Like subculture or feminism, or a thousand other things it feels as if now it's simply too easy. You want to be a geek? Just slob in front of your telly at prime time and say you're a nerd because you liked an episode of Arrow. Buy a fucking tee shirt and wear someone's corporate branding. Be a living billboard and tell people they'll love the show. Don't think about why they'll like it, just push it incessantly. That seems to be what geekdom has become. It's changed from a place where people sorted through things and found fiction that spoke to them, that explained their lives, to the new hotness which we must all like or somehow we're letting the side down. I'd compare it to the Great Rock and Roll Swindle except it doesn't even have the decency to pretend to be rebellion. It's just become the very thing it was trying to be an alternative to, and with 360 degree marketing, has become even worse.
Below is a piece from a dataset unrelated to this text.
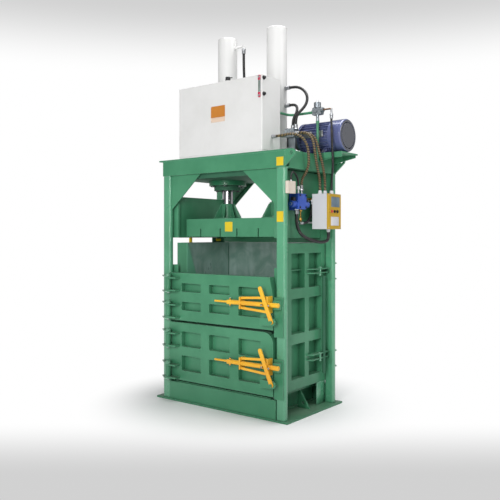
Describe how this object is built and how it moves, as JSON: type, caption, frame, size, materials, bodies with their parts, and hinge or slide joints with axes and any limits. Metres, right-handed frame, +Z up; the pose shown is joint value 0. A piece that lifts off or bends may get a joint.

\Nothing is allowed to stand alone now if it breaches the market, nothing can simply be the one thing that exists. I get that TV and films are increasingly expensive to make, what with CGI and stuff, but the cost, the true cost, has been creativity, storytelling, and identity. These things have become a cargo cult, the film or TV series are just a way to sell you crap you don't need (and none of us are exactly immune to that myself included**): shiny beads washed up on the shore. It saddens me, it enrages me, because I care about these things and while some people are making things because they really care about them, most of the stuff out there comes from just one thing; the desire to part you from your cash, and to make you think you're somehow weird or edgy for it.

*By the way do read Fevre Dream if you like his stuff, it's an excellent historical novel about a Mississippi paddle steamer that just happens to have vampires in.
** As anyone who's seen my Funko Pop collection would tell you.